After the Grenfell Tower disaster the spotlight is on construction – what’s your approach to fire risk, and how does the industry need to change? 

It’s a horrendous event. It’s hugely sad that our industry’s allowed it to happen, because there seems to be a fundamental breakdown in common sense in terms of what’s gone on. I used to have a terrible reputation for wandering around with a box of matches in my pocket – this is going back 30 years – I used to test my own materials. If I didn’t like a material that was being presented to me, I would put a match to it. 

I’m very nervous of fire load in buildings. And I always have been. So I’d take a very pragmatic approach to this. Yes, we have very good consultants, and if you get a good fire engineer, they know their stuff and they will deal with it.

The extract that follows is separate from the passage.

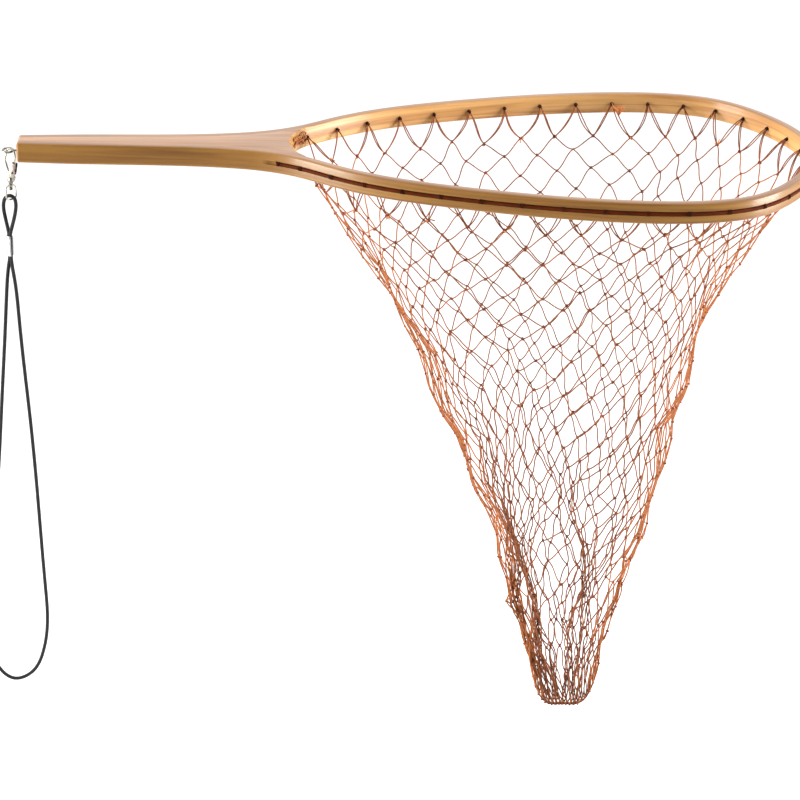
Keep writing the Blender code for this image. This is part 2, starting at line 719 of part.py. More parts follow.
def make_lanyard_cord(material, parts):
    """The cord, with its centreline's points close together in the small loop and in the crimp."""
    fine = smooth_curve(CORD_ROUTE, 4001)
    line = [fine[0]]
    for point in fine[1:-1]:
        step = WRIST_LOOP_STEP
        if point[2] > CRIMP_LEGS_FOOT:
            step = CRIMP_LEGS_STEP
        if point[2] > SMALL_LOOP_FOOT:
            step = SMALL_LOOP_STEP
        if np.linalg.norm(point - line[-1]) >= step and np.linalg.norm(point - fine[-1]) >= 0.5 * step:
            line.append(point)
    line.append(fine[-1])
    return tube("lanyard_cord", [place(*point) for point in line], CORD_RADIUS, material, parts)


def make_crimp_sleeve(material, parts):
    """Sheet metal folded round the two strands, with an open seam beside the near one."""
    near = np.array(NEAR_STRAND)
    far = np.array(FAR_STRAND)
    along = (far - near) / np.linalg.norm(far - near)
    base = math.atan2(along[1], along[0])
    inner = CORD_RADIUS + CRIMP_CLEARANCE
    outer = inner + CRIMP_WALL
    turns = [(near, a) for a in np.linspace(CRIMP_SEAM_START, base - math.pi / 2, 4)]
    turns += [(far, a) for a in np.linspace(base - math.pi / 2, base + math.pi / 2, 13)]
    turns += [(near, a) for a in np.linspace(base + math.pi / 2, CRIMP_SEAM_END, 8)]
    middle = (near + far) / 2

    def ring(radius):
        line = [c + radius * np.array((math.cos(a), math.sin(a))) for c, a in turns]
        return [tuple(p - middle) for p in line]

    centre = Matrix.Translation(place(*middle, (CRIMP_TOP + CRIMP_BOTTOM) / 2))
    half = (CRIMP_TOP - CRIMP_BOTTOM) / 2
    return flat_plate("crimp_sleeve", ring(outer) + ring(inner)[::-1], half, 0.0, material, parts, centre)


def main():
    clear_scene()
    parts = make_collection("landing_net")
    cutters = make_collection("landing_net cutters")
    core_wood = make_material("core wood", (0.36, 0.17, 0.075), 0.32)
    bow_wood = make_material("bow wood", (0.56, 0.31, 0.14), 0.30)
    lacing = make_material("lacing cord", (0.11, 0.025, 0.015), 0.75)
    twine = make_material("net twine", (0.45, 0.16, 0.03), 0.55)
    steel = make_material("screw eye steel", (0.62, 0.61, 0.58), 0.28, 1.0)
    nickel = make_material("snap nickel", (0.55, 0.52, 0.45), 0.26, 1.0)
    dark_nickel = make_material("post nickel", (0.30, 0.28, 0.24), 0.35, 1.0)
    aluminium = make_material("crimp aluminium", (0.70, 0.70, 0.72), 0.38, 1.0)
    elastic = make_material("elastic cord", (0.012, 0.012, 0.014), 0.70)

    rail = Rail()
    bow = make_hoop_bow(rail, bow_wood, parts)
    core = make_handle_core(rail, core_wood, parts)
    cord, groove = make_lacing(rail, lacing, parts, cutters)
    trim = make_butt_trim(cutters)
    pilot_ends = place(-0.002, 0.0, -RING_DROP), place(PILOT_DEPTH, 0.0, -RING_DROP)
    pilot = cylinder("pilot_hole", PILOT_RADIUS, *pilot_ends, 16, None, cutters)
    combine(bow, groove, "DIFFERENCE")
    combine(bow, make_lacing_holes(rail, cutters), "DIFFERENCE")
    combine(bow, trim, "DIFFERENCE")
    combine(core, trim, "DIFFERENCE")
    combine(core, pilot, "DIFFERENCE")
    bag = make_net_bag(rail, twine, parts)
    screw_eye = make_screw_eye(steel, parts, cutters)

    plane = snap_plane()
    hinge = plane @ Matrix.Translation((*GATE_PIVOT, 0.0)) @ Matrix.Rotation(-GATE_LEAN, 4, "Z")
    snap_swing = joint_frame("snap_swing", plane @ Matrix.Translation((*SWING_POINT, 0.0)), parts)
    gate_pivot = joint_frame("gate_pivot", hinge, parts, snap_swing)
    swivel = Matrix.Translation(place(*SWIVEL_AXIS, LINK_TOP)) @ Matrix.Rotation(LINK_TURN, 4, "Z")
    eye_swivel = joint_frame("eye_swivel", swivel, parts, snap_swing)
    link_foot = Matrix.Translation(place(*SWIVEL_AXIS, LINK_BOTTOM)) @ Matrix.Rotation(LINK_TURN, 4, "Z")
    lanyard_swing = joint_frame("lanyard_swing", link_foot, parts, eye_swivel)

    body = make_snap_body(plane, nickel, parts, cutters)
    pin = make_gate_pin(hinge, dark_nickel, parts)
    post = make_swivel_post(dark_nickel, parts)
    gate = make_snap_gate(hinge, nickel, parts, cutters)
    spring = make_gate_spring(hinge, steel, parts)
    swivel_eye = make_swivel_eye(nickel, parts, cutters)
    lanyard = make_lanyard_cord(elastic, parts)
    crimp = make_crimp_sleeve(aluminium, parts)
    for item in (bow, core, bag, screw_eye, body, gate, swivel_eye, crimp):
        smooth_shading(item)
    carried = (
        (snap_swing, (body, pin, post)),
        (gate_pivot, (gate, spring)),
        (eye_swivel, (swivel_eye,)),
        (lanyard_swing, (lanyard, crimp)),
    )
    for parent, items in carried:
        for item in items:
            hang(item, parent)
    for cutter in cutters.objects:
        if cutter.name in ("hook_wire", "swivel_boss", "post_bore", "pin_hole"):
            hang(cutter, snap_swing)
        if cutter.name in ("gate_channel", "gate_fork", "gate_hole"):
            hang(cutter, gate_pivot)
        if cutter.name in ("collar", "collar_hole"):
            hang(cutter, eye_swivel)


main()
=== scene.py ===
"""Looks of the landing net: varnished wood, knotted twine netting, plated hardware and an elastic lanyard.

Metres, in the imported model's frame. As in the CAD model, sizes along the net are measured from the butt
of the handle and heights from the middle of the wood's thickness, and place() moves them into the frame.
"""
import math

import bmesh
import bpy
import numpy as np
from mathutils import Matrix, Vector


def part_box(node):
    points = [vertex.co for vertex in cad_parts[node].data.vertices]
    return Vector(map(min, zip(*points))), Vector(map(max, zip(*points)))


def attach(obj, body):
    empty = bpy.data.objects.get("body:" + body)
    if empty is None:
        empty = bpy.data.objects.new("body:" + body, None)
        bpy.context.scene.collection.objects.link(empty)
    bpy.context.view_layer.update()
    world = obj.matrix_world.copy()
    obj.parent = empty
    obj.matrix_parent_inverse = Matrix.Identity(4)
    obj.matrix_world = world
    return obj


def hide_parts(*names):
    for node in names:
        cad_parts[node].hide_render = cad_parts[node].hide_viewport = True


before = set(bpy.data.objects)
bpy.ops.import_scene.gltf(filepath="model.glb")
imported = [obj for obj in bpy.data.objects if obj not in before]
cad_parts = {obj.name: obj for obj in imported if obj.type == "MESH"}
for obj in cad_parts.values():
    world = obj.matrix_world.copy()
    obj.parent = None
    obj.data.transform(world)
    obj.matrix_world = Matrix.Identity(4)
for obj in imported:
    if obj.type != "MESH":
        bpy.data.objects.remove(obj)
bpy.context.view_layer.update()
TURN = 2 * math.pi
QUARTER = 0.5 * math.pi
BUTT_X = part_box("hoop_bow")[0][0]

# Camera and stage
CAMERA_PLACE = (0.1465, -1.8455, 0.6080)
CAMERA_AZIMUTH = math.radians(-1.899)
CAMERA_ELEVATION = math.radians(23.291)
CAMERA_ROLL = math.radians(1.083)
CAMERA_LENS = 120.876
FLOOR_HEIGHT = -1.0
FLOOR_SHADE = 0.58
SURROUND_BRIGHT = 1.9
SURROUND_DIM = 0.15
FRONT_DIM_START = 0.35
FRONT_DIM_END = 0.75

# Wood
WOOD_THICKNESS = 0.015
OUTLINE = (
    (-0.004, 0.0098), (0.040, 0.0127), (0.080, 0.0140), (0.120, 0.0156),
    (0.150, 0.0190), (0.175, 0.0250), (0.200, 0.0378), (0.225, 0.0585),
    (0.260, 0.0818), (0.310, 0.1025), (0.370, 0.1200), (0.430, 0.1298),
    (0.480, 0.1290), (0.515, 0.1170), (0.545, 0.0865), (0.565, 0.0490),
)
HOOP_TIP = 0.575
BOW_WIDTH = 0.007
LEG_STEP = 0.006
HOOP_STEP = 0.0024
EDGE_RADIUS = 0.0018
INNER_EDGE_RADIUS = 0.0014
SQUARE_EDGE_RADIUS = 0.0001
THROAT_BOTTOM = 0.1945
THROAT_CORNER = 0.206
BUTT_ROUNDING = 0.0032
BUTT_HALF_WIDTH = 0.01075
BUTT_HALF_HEIGHT = 0.0077
GLUE_LINE = 0.00005
CORE_EDGE = 0.0001
PILOT_RADIUS = 0.0009
PILOT_DEPTH = 0.017
OUTER_PLY = (0.222, 0.109, 0.017, 1.0)
INNER_PLY = (0.470, 0.264, 0.094, 1.0)
PLY_EDGE = (0.255, 0.138, 0.064, 1.0)
CORE_TONE = (0.290, 0.152, 0.069, 1.0)

# Lacing
GROOVE_RADIUS = 0.0016
GROOVE_START = 0.178
GROOVE_RUN = 0.003
GROOVE_LIP = 0.0002
LACING_RADIUS = 0.00115
LACING_INSET = 0.0003
LACING_START = 0.187
HOLE_RADIUS = 0.0012
HOLE_PITCH = 0.0286
HOLES_PER_SIDE = 17

# Netting
TWINE_RADIUS = 0.00047
SLACK_RADIUS = 0.00052
SLACK_DEPTH = 0.20
BAR_LENGTH = 0.0190
TOP_LEG_LENGTH = 0.0275
ROWS = 26
BAG = (
    (0.000, 0.2075, 0.5660, 0.1210), (0.026, 0.2170, 0.5490, 0.1130),
    (0.050, 0.2350, 0.5350, 0.1030), (0.085, 0.2550, 0.5180, 0.0920),
    (0.125, 0.2780, 0.5030, 0.0820), (0.170, 0.2980, 0.4910, 0.0710),
    (0.215, 0.3140, 0.4820, 0.0620), (0.260, 0.3350, 0.4770, 0.0530),
    (0.307, 0.3520, 0.4630, 0.0440), (0.350, 0.3660, 0.4510, 0.0350),
    (0.390, 0.3800, 0.4380, 0.0280), (0.430, 0.3850, 0.4350, 0.0245),
    (0.449, 0.3930, 0.4290, 0.0180), (0.4555, 0.4030, 0.4200, 0.0085),
)
BAG_CENTRE = 0.387
BAG_HALF_LENGTH = 0.18
BAG_HALF_WIDTH = 0.123
BAG_ROUND_DEPTH = 0.15
BAG_DEPTH = 0.4565
SEAM_CENTRE = 0.4105
SEAM_HALF_LENGTH = 0.0245
SEAM_RISE = 0.027
FOLD_ANGLE = -2.45
FOLD_DEPTH = 0.26
SAG_ANGLE = -2.9
SAG_DEPTH = 0.357
PLEAT = 0.013
BUNCH = 0.045
BUNCH_DEPTH = 0.27
LOOSE_ROW = 18
LOOSE_SPREAD = (0.0016, 0.0010, 0.0024)
KNOT_GAP = 0.0020
KNOT_SIZE = 0.00033
BAG_THROAT = 0.2035
RELAX_ROUNDS = 700
FALL_STEP = 0.0012
LOWER_SHARE = 0.62
TIP_COLUMN = 16.5
TUFT_HOLE = 24
PLY_STEP = 0.00035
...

But common sense: I think that Grenfell will show that, in large quantities, too much has passed from person to person to person. And at the end of the day, you lose sight of what the end object is in what you’re doing. I get very nervous as to why certain combinations of materials are put into buildings. I’m no expert on materials. But common sense tells you that certain things simply shouldn’t be incorporated in buildings. 


 his career highlight

What is your proudest career achievement so far? 

In terms of buildings, probably Broadgate [in the 1980s], because it was such a big project at the time, it was built incredibly quickly. Maggie Thatcher came and did the ground-breaking, and because of the speed that we were doing the building she said, well if you can really build a building in a year, I’ll come and open it for you, so long as you do it in a year. And we did, and she came and opened it for us as well. So it was a seminal building. [As an industry] we’re now building slower than we did, which is a huge pity.